* _AVAILABLE DATA_
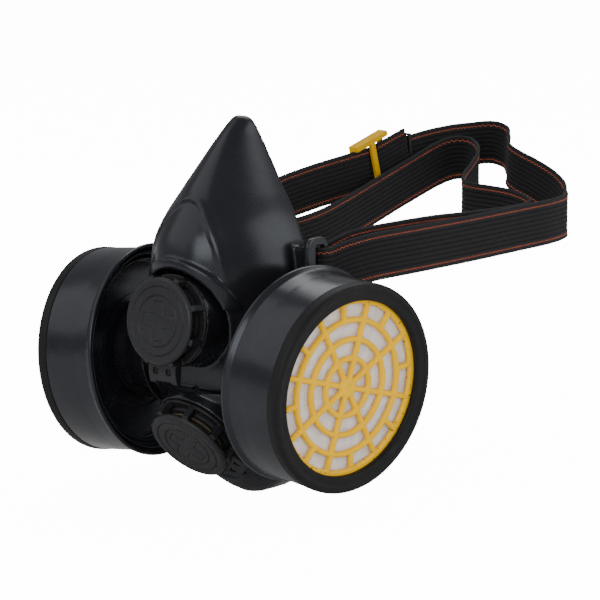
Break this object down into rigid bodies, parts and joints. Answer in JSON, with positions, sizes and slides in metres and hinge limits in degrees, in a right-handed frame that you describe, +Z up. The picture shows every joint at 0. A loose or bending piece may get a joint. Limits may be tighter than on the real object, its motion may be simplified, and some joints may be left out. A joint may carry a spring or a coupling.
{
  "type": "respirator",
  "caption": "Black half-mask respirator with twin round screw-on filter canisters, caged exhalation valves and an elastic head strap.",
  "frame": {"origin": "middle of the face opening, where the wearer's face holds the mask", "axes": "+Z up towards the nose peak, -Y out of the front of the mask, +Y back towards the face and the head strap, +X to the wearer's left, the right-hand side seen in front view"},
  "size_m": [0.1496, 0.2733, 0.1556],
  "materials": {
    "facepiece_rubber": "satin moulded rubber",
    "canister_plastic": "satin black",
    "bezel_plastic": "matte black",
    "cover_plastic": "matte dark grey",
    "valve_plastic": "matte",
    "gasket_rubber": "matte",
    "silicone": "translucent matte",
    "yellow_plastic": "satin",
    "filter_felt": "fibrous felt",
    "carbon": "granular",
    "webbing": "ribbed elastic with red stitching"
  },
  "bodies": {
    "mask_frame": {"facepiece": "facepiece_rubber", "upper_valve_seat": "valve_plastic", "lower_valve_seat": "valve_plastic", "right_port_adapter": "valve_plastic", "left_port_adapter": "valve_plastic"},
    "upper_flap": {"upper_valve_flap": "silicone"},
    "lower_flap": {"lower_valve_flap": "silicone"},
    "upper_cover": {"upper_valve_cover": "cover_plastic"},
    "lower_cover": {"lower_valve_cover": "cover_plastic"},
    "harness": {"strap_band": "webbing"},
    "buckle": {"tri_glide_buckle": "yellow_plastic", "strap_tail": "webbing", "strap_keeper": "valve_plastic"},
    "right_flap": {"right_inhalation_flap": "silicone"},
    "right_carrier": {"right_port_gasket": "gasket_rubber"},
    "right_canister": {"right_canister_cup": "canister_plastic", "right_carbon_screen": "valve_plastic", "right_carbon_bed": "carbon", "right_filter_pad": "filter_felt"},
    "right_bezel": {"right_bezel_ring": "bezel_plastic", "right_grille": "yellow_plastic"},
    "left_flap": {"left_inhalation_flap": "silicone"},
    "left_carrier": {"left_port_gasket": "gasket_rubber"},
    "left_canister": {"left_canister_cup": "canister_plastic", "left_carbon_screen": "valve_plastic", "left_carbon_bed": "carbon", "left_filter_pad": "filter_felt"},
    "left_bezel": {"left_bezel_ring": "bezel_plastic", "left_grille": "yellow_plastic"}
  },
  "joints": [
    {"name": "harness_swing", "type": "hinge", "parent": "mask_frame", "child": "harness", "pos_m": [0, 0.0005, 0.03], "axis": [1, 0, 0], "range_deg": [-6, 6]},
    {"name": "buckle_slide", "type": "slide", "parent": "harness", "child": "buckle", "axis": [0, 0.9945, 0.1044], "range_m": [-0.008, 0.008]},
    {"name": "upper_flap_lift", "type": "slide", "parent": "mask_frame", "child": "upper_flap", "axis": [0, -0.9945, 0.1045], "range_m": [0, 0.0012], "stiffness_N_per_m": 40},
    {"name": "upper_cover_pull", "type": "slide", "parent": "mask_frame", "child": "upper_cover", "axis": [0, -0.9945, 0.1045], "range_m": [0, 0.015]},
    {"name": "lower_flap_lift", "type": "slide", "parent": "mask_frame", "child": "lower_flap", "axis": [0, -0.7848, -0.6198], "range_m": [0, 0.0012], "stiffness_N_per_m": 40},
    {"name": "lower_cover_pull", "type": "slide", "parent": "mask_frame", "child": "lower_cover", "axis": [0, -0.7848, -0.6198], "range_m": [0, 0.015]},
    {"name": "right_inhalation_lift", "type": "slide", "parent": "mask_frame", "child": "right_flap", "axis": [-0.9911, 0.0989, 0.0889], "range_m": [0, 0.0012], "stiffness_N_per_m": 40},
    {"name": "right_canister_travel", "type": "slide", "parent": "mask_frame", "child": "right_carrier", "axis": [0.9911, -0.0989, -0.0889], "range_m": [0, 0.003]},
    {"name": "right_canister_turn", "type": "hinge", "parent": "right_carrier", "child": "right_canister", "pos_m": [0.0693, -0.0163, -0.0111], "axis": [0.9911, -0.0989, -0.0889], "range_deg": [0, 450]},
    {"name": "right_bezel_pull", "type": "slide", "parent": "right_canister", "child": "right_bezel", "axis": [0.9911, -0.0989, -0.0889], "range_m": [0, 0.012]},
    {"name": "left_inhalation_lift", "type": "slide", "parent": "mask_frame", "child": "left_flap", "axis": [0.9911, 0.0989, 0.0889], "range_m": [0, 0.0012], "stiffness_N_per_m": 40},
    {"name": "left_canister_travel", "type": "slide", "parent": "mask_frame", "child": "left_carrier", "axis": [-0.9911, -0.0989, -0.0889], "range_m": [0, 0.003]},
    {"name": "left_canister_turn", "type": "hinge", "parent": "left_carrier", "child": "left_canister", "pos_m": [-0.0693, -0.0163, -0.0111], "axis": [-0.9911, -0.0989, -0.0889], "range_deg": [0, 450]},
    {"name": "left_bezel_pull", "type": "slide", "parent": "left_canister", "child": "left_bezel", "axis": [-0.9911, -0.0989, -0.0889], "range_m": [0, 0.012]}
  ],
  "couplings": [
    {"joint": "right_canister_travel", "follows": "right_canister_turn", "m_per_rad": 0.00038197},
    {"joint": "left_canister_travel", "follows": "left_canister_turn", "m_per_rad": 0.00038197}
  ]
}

* _WHAT THIS TASK INVOLVES_
Where a line of the material above holds the string "bodies", copy that line.

* _WORKED ANSWER_
Break this object down into rigid bodies, parts and joints. Answer in JSON, with positions, sizes and slides in metres and hinge limits in degrees, in a right-handed frame that you describe, +Z up. The picture shows every joint at 0. A loose or bending piece may get a joint. Limits may be tighter than on the real object, its motion may be simplified, and some joints may be left out. A joint may carry a spring or a coupling.
  "bodies": {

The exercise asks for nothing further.